The best I can deduce at the moment is that either the echo or the bob_does_not_answer test are leaving TCP port 5062 occupied. As a result, future tests, such as the two-party alice-initiated tests, are essentially non-starters since they cannot bind to the required port.

If I could see the SIPp output in more detail from the bob_does_not_answer test, I could narrow down the offender in this case. My guess, since SIPp is exiting with error code 97 (meaning a failure on an internal operation), the echo test is the culprit here. Fixing the echo test may result in other tests passing properly.

I'll have a look at other test runs to see if the results are consistent with build 86.
By: Mark Michelson (mmichelson) 2013-09-18 12:35:11.762-0500

I looked at build 85. The results are similar, yet different.

Again, the two party tests are failing due to "bob" being unable to bind to TCP port 5062. However, the prior conditions are slightly different. The following SIP tests fail prior to the two-party tests:

channels/SIP/sip_attended_transfer
channels/pjsip/basic_calls/outgoing/nominal/echo
channels/pjsip/basic_calls/outgoing/off-nominal/bob_does_not_exist

What's interesting here is that the echo test still fails, but this time the bob_does_not_answer test succeeds. This would imply that the echo test failure is not what is causing the port to remain occupied. It's worth noting, though, that in this particular test run, it's plain as day that the bob_does_not_exist test fails because SIPp is unable to bind to a specific port (the error output does not say which port the trouble occurred on).
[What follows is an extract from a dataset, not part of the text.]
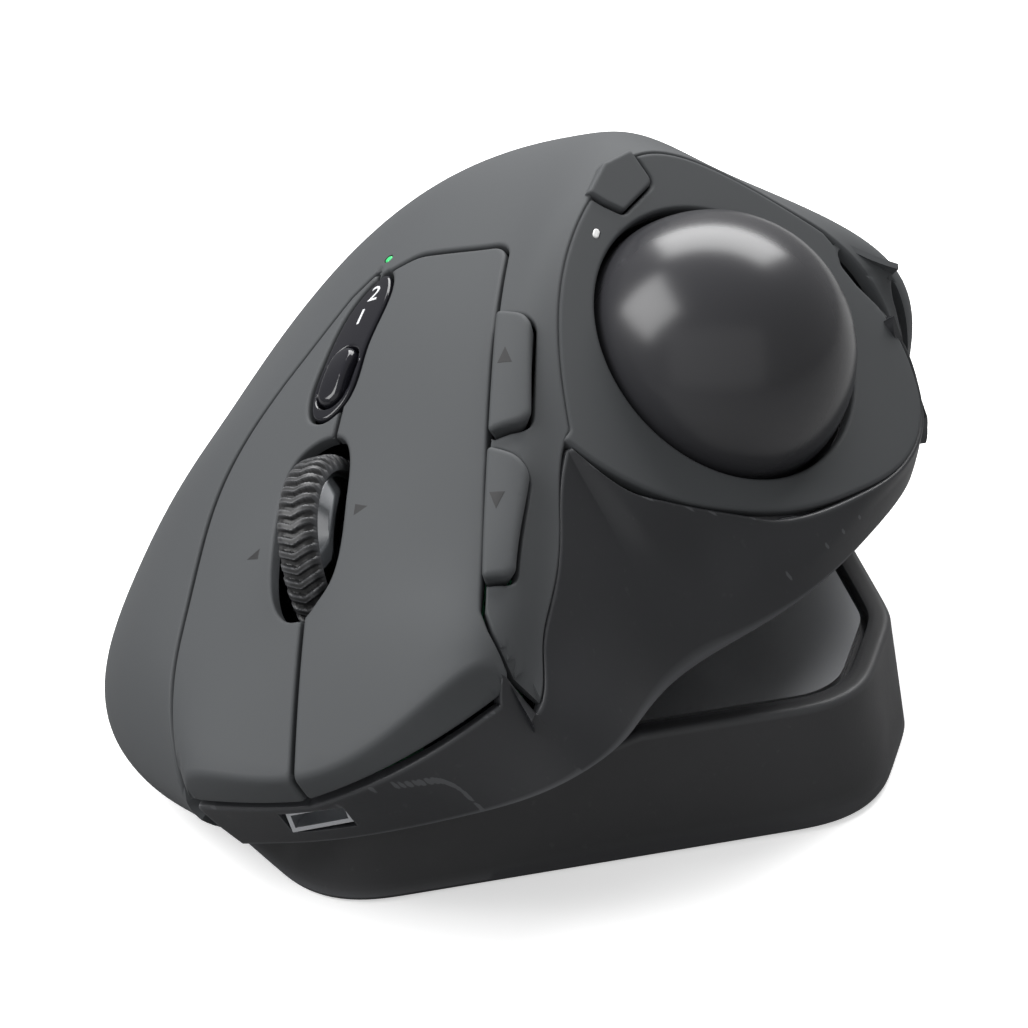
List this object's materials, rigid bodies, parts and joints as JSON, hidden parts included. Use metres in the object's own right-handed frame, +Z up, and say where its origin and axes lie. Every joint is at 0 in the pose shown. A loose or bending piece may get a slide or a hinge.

This, unfortunately, adds a bit of randomness to the mix.

In build 86, if bob_does_not_answer could not bind to TCP port 5062, then we should have seen a SIPp error stating so in the logs, as evidenced by the logs for bob_does_not_exist in build 85. However, such a log message is not there, so it may be reasonable to assume that the test failed for a different reason entirely. Unfortunately, it is not clear from log output why it would be.

In build 85, the bob_does_not_exist test clearly fails due to the inability to bind to a port. However, the bob_does_not_answer test succeeded, and did so *after* the bob_does_not_exist test ran.

The only way to resolve this is to dig a bit deeper. The only constant so far is that the two-party tests are always failing for the same reason. The lead-up to those test failures varies, though.
By: Mark Michelson (mmichelson) 2013-09-18 14:36:17.501-0500

Well, despite why the tests may be failing during individual testsuite runs on the bamboo build agents, I can confirm there are test issues when the tests are run individually. Tentatively, I can attribute the problem to a premature hangup of some sort. After Alice detects talking, she attempts to playback the tt-weasels file so that Bob can hear it. The problem is that the playback fails because the channel hangs up during the playback.
By: Mark Michelson (mmichelson) 2013-09-19 10:50:58.869-0500

I am taking a break from this issue for a bit. Just in case someone else ends up looking at this instead, here is what I have found.

I used the alice_hangs_up test as the baseline test. I modified the test-config.yaml test to only originate the UDP IPv4 call from Alice to Bob. I also updated the AMI expectations to only expect 1 instance of each event instead of 4. I also modified Alice and Bob's extensions.conf files to play demo-congrats instead of tt-weasels in their BackgroundDetect calls. This probably isn't actually necessary or beneficial, but for the sake of disclosure, you should know I did it.

When running the test against Asterisk trunk, sometimes the test would succeed. Most of the time, it would fail. The failure always came on Bob's end because the BackgroundDetect application was reporting that it failed to detect audio. Debugging ast_read() and ast_rtp_read(), I found that Bob was never reading in audio frames when the test would fail.

I changed the UUT instance of Asterisk not to use a native RTP local bridge and instead use a core bridge. When I did this, the test would pass every time. This is the point I am at while debugging the test. The problem likely stems from the UUT box doing something incorrectly when performing a native RTP local bridge.